There are other aspects of no-growth theory—like the population-stabilizing businesss—that could chill partisans of any stripe. To halt population growth, you need to reduce global fertility rates to an average of about two children per couple. But if boosting poor people’s means doesn’t defuse the population bomb, what then? Population control by mandate is essentially totalitarianism.

So, not exactly a walk in the park. But for all the troubling questions it raises, there’s one thing you can say about steady-state thinking: It is almost cosmically ambitious. Given how numb and static the world’s economic arguments have become, no-growth theory is a rare beast: a vision of social change that is genuinely radical, almost jaw-droppingly so. Even talking about such ideas, Victor admits in his book, “could make a politician unelectable.” The no-growthers regard their job not as promoting specific policies, but widening the field of debate. “I want to make it possible just to start to think about growth and its role in economic thought,” Victor told me.
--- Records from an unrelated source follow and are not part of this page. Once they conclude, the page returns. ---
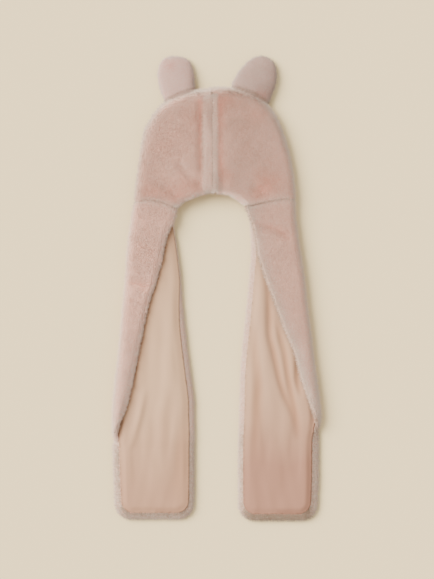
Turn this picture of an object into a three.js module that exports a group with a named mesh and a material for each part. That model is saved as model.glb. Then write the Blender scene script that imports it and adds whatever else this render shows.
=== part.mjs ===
import * as THREE from "three";

// A plush animal hood with two long scarf tails, lying flat with the front of the hood up.
// Millimetres. +Z is up from the surface that it lies on, +Y runs from the tails' ends to the crown.
// Each side is drawn in its own (out, up) plane: out is the distance from the centre seam, and up
// is the height above the outer end of the left tail's seam.

// Cloth
const FUR_WALL = 8.5; // backing and pile together
const LINING_WALL = 1.5;
const GAP = 0.3; // between pieces that touch
const FOLD_RADIUS = 12; // outside of the turn where the cloth doubles back on itself
const EDGE_ROUND = 6; // how far in from a hem the pile rounds off
const EDGE_THICKNESS = 1; // what is left of the wall right at a hem

// Hood
const HOOD_WIDTH = 293; // across both panels at the tails' seams
const HOOD_HEIGHT = 203; // from the tails' seams to the crown
const SEAM_LENGTH = 190; // centre seam, from the crown to the hem over the face
const FACE_WIDTH = 120; // across the open hem, between the tails
const FACE_RISE = 27; // how far the hem arches up between the tails
const CROWN_RISE = 10; // how far the front layer domes above the folded edge
const VALLEY_DEPTH = 3; // soft hollow on each side of the centre seam
const VALLEY_OUT = 25; // from the centre seam to the bottom of that hollow
const VALLEY_WIDTH = 12;
const BACK_HEM_SETBACK = 11; // the back layer's hem hides this far behind the front one
const DENT_DEPTH = 2.5; // creases pressed into the fur
const DENT_WIDTH = 9;

// Tails
const TAIL_LENGTH = 576; // from the seam at the hood to the end
const TAIL_WIDTH = 145; // across the flat end
const TAIL_FLARE = 40; // how far the outer edge swings out below the hood
const TAIL_CORNER = 26; // radius of the corners at the end
const LINING_INSET = 11.5; // fur border left round the lining
const PLEAT_HEIGHT = 2.4; // soft pleats that stand up in the lining
const PLEAT_WIDTH = 8;
const OPEN_LIFT = 0.9; // how far the lining comes off the fur where the fold opens out

// Ears
const EAR_WIDTH = 62;
const EAR_LENGTH = 68;
const EAR_BASE = 49; // length of the seam that joins an ear to the crown
const EAR_THICKNESS = 17;
const EAR_LIFT = 1; // under side of an ear above the surface

const FOLD_STEPS = 6; // flats round the turn of the cloth

// Share of the crown edge, counted from the tail's seam, along which the rows of a panel end on the
// front hem. The other rows end on the centre seam.
const HEM_SHARE = 0.34;

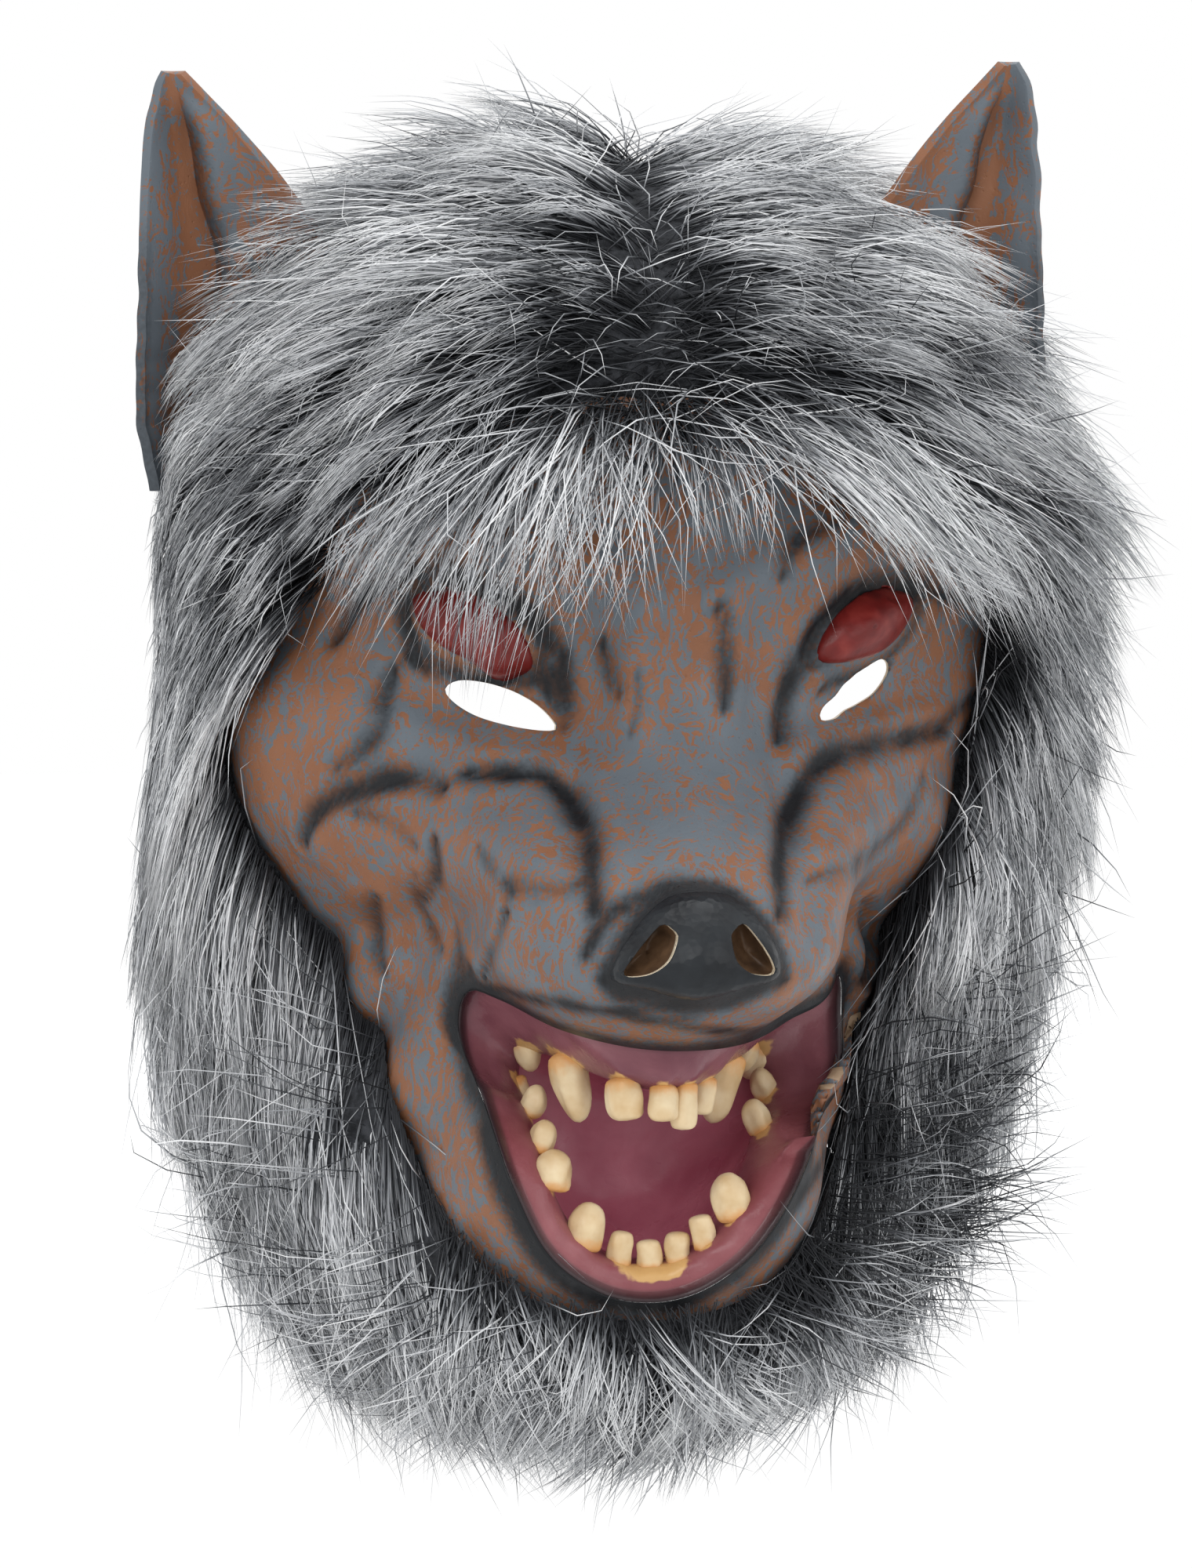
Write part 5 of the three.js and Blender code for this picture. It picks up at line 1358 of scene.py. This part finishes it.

Is the world ready, or even interested, in such unorthodox ideas? The new crop of books hasn’t provoked the sort of backlash that Limits once did. Jackson suspects that climate change may have made us more receptive. As he’s traveled around giving talks on his book, some politicians and businessmen have grudgingly admitted that hyping growth has created real problems—even if they can’t quite endorse the solutions. “The response often is that my logic is faultless,” Jackson told me, “but the policy recommendations are bonkers.” He also suspects no-growth theory is still so marginal that it hasn’t attracted much attention—no best-sellers this time—but should it gain political momentum, the attacks will come.

Daly, who’s been arguing his case for four decades, has begun to think that only the Earth itself will compel people to act. In a few decades, if basic resources become scarce, prices spike, and climate change is causing global conflict, no-growth thinking could arrive whether we like it or not. “It’ll be forced on us,” he says. In the end, when it comes to determining the shape of our economy, the planet may possess the most powerful invisible hand of all.